==== Information supplied ====

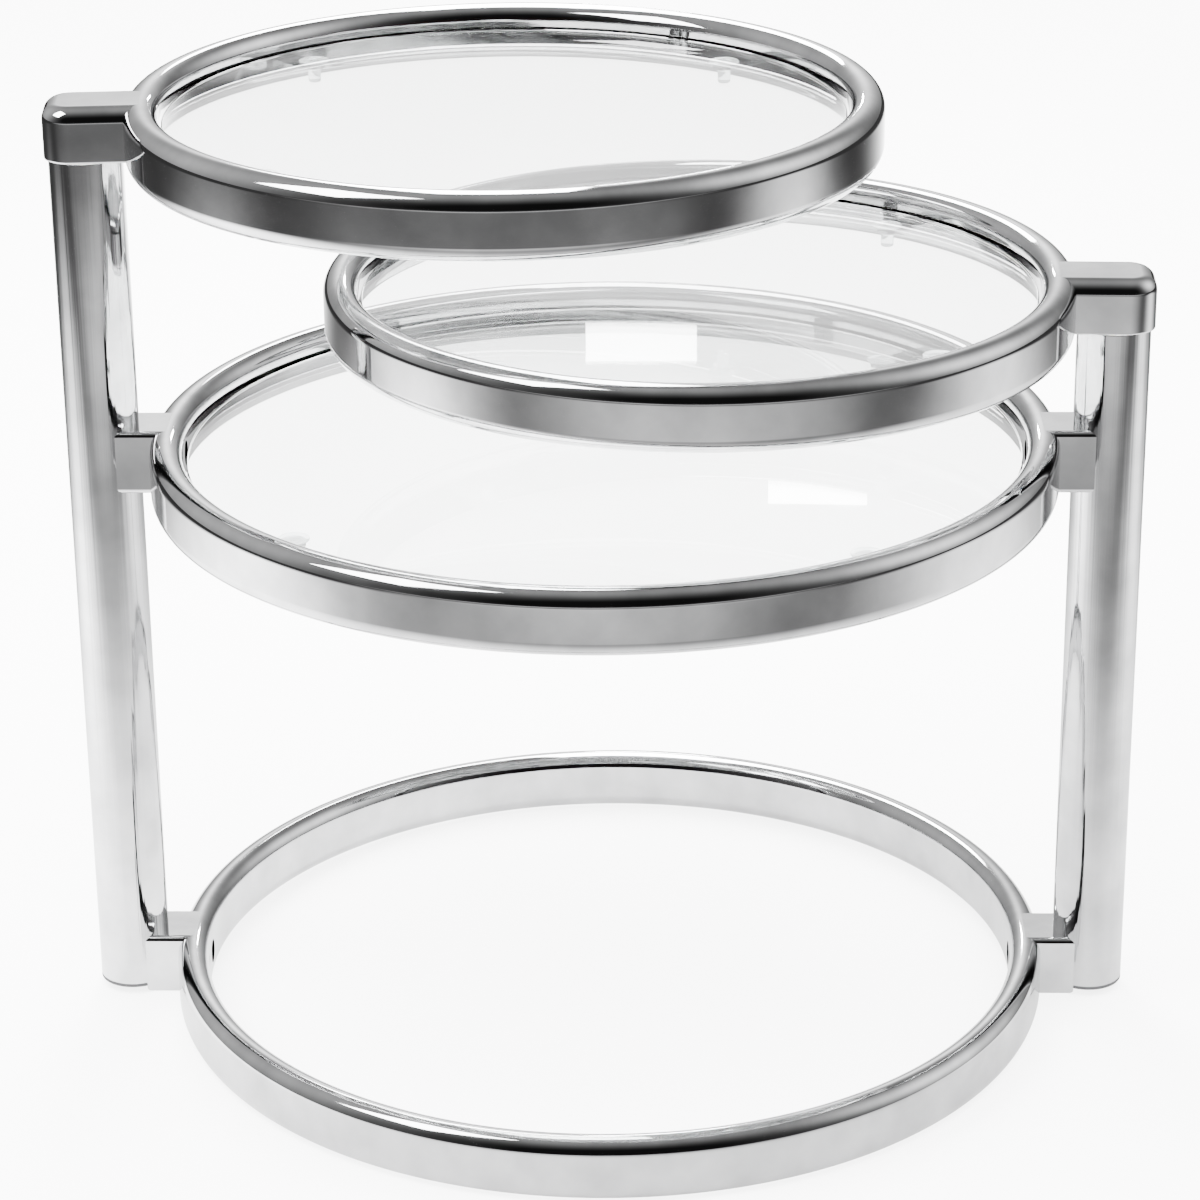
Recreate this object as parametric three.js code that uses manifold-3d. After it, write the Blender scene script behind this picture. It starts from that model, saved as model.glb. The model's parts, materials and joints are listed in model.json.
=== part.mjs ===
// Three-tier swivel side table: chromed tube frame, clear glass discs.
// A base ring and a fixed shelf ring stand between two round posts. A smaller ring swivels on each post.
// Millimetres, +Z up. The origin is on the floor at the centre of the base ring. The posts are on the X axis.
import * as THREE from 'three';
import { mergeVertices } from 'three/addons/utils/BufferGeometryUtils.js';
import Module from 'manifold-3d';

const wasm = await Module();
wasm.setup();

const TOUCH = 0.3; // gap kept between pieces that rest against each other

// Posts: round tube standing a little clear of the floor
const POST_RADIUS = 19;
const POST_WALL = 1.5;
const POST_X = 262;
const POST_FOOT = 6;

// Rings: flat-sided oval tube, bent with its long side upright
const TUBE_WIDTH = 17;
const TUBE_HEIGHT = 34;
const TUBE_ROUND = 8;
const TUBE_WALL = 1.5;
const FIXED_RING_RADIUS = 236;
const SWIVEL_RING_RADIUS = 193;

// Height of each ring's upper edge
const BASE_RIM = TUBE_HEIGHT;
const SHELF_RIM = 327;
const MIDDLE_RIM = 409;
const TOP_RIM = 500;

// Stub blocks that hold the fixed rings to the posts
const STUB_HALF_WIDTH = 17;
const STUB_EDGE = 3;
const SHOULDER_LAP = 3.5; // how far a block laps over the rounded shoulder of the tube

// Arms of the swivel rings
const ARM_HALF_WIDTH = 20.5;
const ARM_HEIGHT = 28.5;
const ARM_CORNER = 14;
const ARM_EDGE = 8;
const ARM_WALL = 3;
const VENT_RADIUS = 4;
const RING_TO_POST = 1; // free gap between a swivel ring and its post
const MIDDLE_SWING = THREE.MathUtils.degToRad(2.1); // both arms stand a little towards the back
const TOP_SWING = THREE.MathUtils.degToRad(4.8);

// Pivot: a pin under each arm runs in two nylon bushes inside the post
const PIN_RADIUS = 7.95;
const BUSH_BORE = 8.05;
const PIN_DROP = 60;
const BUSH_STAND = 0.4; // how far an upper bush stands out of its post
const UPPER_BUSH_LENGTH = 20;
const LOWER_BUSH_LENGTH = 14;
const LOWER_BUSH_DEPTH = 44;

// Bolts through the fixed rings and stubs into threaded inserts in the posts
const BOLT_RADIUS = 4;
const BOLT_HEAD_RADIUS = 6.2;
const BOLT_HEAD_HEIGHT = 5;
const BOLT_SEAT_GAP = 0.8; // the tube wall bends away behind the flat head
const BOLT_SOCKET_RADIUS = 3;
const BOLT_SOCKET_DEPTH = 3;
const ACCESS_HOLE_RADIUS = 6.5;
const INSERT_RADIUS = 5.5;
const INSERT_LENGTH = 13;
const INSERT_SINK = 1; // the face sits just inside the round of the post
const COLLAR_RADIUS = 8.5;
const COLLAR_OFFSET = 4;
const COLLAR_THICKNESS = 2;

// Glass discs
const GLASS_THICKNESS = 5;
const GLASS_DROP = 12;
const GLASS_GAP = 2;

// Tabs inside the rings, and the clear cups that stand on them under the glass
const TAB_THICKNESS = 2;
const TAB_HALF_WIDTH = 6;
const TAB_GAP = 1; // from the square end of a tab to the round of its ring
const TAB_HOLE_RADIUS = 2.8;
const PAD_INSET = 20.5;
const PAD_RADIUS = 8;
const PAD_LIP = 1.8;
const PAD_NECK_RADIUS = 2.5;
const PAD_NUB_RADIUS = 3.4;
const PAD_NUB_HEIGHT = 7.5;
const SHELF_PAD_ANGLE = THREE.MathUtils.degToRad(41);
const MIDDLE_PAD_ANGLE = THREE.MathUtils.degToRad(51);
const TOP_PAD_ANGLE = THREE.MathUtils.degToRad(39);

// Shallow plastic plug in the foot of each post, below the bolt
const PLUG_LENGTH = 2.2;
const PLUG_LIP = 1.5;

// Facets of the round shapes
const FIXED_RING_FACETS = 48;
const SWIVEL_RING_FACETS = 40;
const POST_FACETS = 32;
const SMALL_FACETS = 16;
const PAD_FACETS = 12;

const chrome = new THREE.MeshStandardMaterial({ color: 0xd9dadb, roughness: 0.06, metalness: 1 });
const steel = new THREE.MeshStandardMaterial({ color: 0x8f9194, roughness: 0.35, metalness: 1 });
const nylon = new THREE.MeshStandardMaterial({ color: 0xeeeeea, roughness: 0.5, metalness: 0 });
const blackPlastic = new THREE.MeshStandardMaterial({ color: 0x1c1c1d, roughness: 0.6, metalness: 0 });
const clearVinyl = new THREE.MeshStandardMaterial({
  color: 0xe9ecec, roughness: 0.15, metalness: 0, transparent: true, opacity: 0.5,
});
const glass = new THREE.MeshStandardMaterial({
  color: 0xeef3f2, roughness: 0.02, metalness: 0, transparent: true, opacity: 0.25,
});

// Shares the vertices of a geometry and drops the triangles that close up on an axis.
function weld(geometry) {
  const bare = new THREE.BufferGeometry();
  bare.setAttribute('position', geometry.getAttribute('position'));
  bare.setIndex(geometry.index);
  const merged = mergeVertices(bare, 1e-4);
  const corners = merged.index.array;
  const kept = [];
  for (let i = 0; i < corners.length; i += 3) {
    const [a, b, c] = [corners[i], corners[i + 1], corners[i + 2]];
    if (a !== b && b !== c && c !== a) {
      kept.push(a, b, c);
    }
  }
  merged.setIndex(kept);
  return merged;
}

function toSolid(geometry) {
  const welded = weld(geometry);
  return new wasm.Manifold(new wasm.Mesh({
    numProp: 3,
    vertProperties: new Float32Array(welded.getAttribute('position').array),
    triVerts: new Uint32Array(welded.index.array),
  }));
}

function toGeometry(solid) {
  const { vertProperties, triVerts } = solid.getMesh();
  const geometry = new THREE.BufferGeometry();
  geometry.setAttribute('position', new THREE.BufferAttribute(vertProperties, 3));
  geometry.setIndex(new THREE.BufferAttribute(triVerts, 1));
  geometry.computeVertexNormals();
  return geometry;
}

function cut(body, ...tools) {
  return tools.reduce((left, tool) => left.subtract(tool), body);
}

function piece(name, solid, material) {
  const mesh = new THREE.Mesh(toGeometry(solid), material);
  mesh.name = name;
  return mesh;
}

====

- Task objective: Identify the lines that hold the word "from". Copy every one of them.

- Reply:
Recreate this object as parametric three.js code that uses manifold-3d. After it, write the Blender scene script behind this picture. It starts from that model, saved as model.glb. The model's parts, materials and joints are listed in model.json.
import * as THREE from 'three';
import { mergeVertices } from 'three/addons/utils/BufferGeometryUtils.js';
import Module from 'manifold-3d';
const TAB_GAP = 1; // from the square end of a tab to the round of its ring